US Commerce Department numbers showed that GDP real gross domestic product – the output of goods and services produced by labour and property located in the United States – increased at an annual rate of 2.5% in the third quarter of 2011 according to the “advance” estimate released by the Bureau of Economic Analysis.

This fairly robust growth compares with second quarter real GDP of  1.3%. These very positive numbers were helped along by a rebound in car production after the troubles in Japan. Crucially this 2.5% was a big improvement on forecasts from just a month before, with most economists predicting growth rates of below 1% per annum.

If we step back from this constant ebb and flow of data for the US we come to a number of simple conclusions, all relevant to the travel trade.

The first is that the global economy is not (yet) in another recession, and that we may be surprised on the upside, fuelled in part by the strong levels of confidence on display from corporate and some affluent consumers. 

That will have a knock-on effect on oil prices, which will remain higher than they should perhaps be, with prices probably above $90 for crude over much of the winter.

The second bit of good news is that some parts of the banking sector are beginning to open up again for business – haltingly at the start but with more vigour and determination as 2012 proceeds.

The key spanner in the works here is Europe, but the continent – and the UK in particular – may surprise to the upside in 2012 if we can collectively steer the continent away from the financial precipice.

This guardedly positive forecast should provide some relief to the travel trade, especially as all the short term indicators are still currently flashing red.
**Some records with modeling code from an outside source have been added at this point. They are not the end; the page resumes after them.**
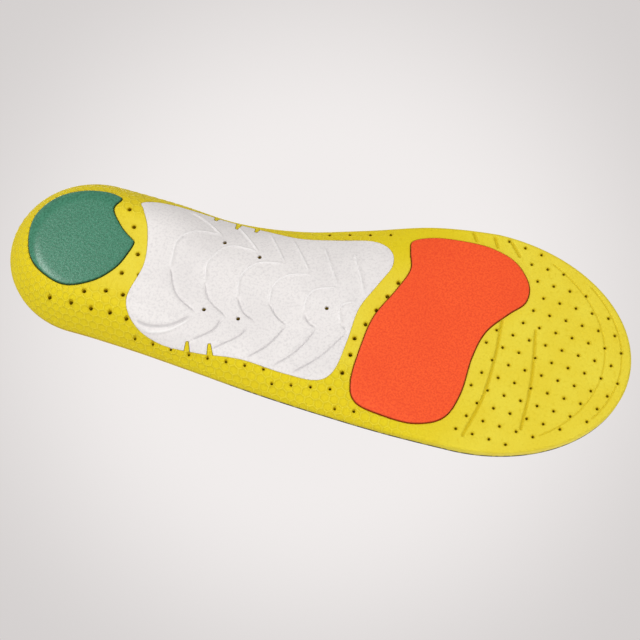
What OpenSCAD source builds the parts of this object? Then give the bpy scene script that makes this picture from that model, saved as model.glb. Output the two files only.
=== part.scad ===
// Cushioned insole for a left foot.
// Cupped foam base, printed cover cloth with its backing, heel pad, arch shank and forefoot pad,
// each bonded in its own pocket by a thin layer of cement.
// +X runs to the toe, +Z up through the cover, -Y to the inner side of the foot.

/* [Overall] */
// Length from the back of the heel to the tip of the toe
insole_length = 290; // [240:1:350]
// Width across the ball of the foot
insole_width = 105; // [87:1:126]

/* [Foam base] */
// Height of the rim behind the heel
heel_rim_height = 22; // [16:0.5:26]
// Height of the rim beside the arch
arch_rim_height = 24.5; // [18:0.5:28]
// Height of the rim on the outer side, at mid foot
outer_rim_height = 16; // [12:0.5:20]
// Foam thickness under the heel
heel_foam = 6; // [5:0.5:9]
// Foam thickness under the toes
toe_foam = 4.5; // [4:0.1:7]
// Width of the flat top of the rim
rim_width = 2.5; // [2:0.1:3.5]
// Foam left at the foot of the rim's outer side
rim_edge = 1.2; // [1:0.1:2]

/* [Cover] */
// Thickness of the printed cover cloth
cloth = 1; // [0.6:0.1:2]
// Thickness of the dark backing under the cloth
backing = 0.5; // [0.3:0.1:1]

/* [Pads and shank] */
// How far the pads stand out of the foam
pad_proud = 0.8; // [0.4:0.1:1.2]
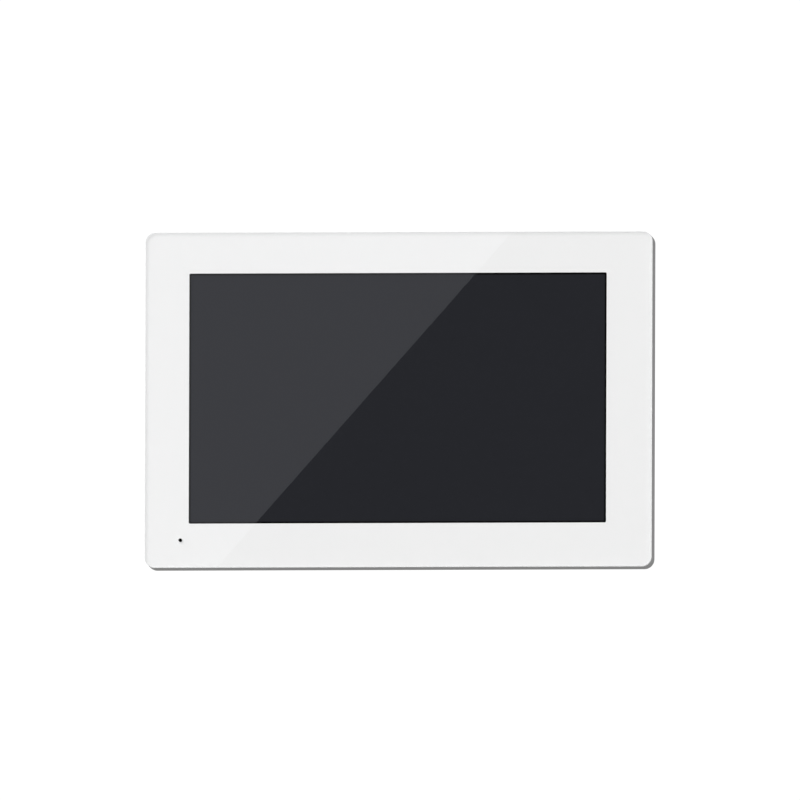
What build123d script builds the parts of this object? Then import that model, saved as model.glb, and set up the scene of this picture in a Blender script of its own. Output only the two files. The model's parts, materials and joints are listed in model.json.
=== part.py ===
"""Wall-mounted 7 inch video intercom monitor, hung on a stamped steel wall bracket.

Frame: millimetres, +X to the right and +Z up as the user sees the screen, +Y into the wall.
The origin is on the bracket's wall face, half way between its two 60 mm wall-box slots.
Every sub-part is written to parts/NODE.step.
"""

import math
import os

from build123d import *

# ---------------------------------------------------------------- driving dimensions
WIDTH, HEIGHT, DEPTH = 187.0, 123.6, 22.0  # front face, and wall to front face
CORNER_R = 3.7  # outline corners of the front half
WINDOW_AT = (-0.42, 0.66)  # centre of the clear window on the front face (x, z)
ACTIVE_W, ACTIVE_H = 152.4, 91.44  # 7.0 inch 5:3 display, active area
KEYLINE_W = 0.7  # black line printed round the window
MIC_AT = (-80.4, -51.6)  # microphone hole (x, z)
MIC_HOLE_R = 0.65

# Thicknesses, from the front face backwards
GLASS_T = 1.8
PRINT_GAP, PRINT_T = 0.02, 0.12
LIP_GAP = 0.06  # between the print and the front case's lip
TAPE_T = 0.5
FACE_T = 1.6  # front case's face plate behind the tape
TOUCH_T = 0.7
GASKET_T = 0.46
LCD_W, LCD_H, LCD_T = 164.0, 99.0, 5.5
CHASSIS_T = 0.8
STANDOFF_T = 1.0
BOARD_T = 1.6
WALL = 2.0  # both plastic shells

# Planes across Y
Y_FRONT = -DEPTH
Y_GLASS_BACK = Y_FRONT + GLASS_T
Y_PRINT_FRONT = Y_GLASS_BACK + PRINT_GAP
Y_PRINT_BACK = Y_PRINT_FRONT + PRINT_T
Y_LIP = Y_PRINT_BACK + LIP_GAP
Y_SEAT = Y_PRINT_BACK + TAPE_T
Y_FACE_BACK = Y_SEAT + FACE_T
Y_TOUCH_BACK = Y_PRINT_BACK + TOUCH_T
Y_LCD_FRONT = Y_TOUCH_BACK + GASKET_T
Y_LCD_BACK = Y_LCD_FRONT + LCD_T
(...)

The latest Markit consumer confidence index numbers (the Household Finance Index) hit rock bottom in October as consumers cut back their spending yet again.

Consumers are notoriously reactive and cautious, especially those in the public sector, so it’s possible that there might be a modest upturn in confidence in the next six months as we all begin to realise that we’re not hurtling back into the abyss.

We may all begin to realise that we’re living in a ‘new normal’ which consists of low, volatile growth marked by increasing inequalities in income as certain consumer groups and geographical regions (think London) race ahead. But at least that’s better than another savage recession.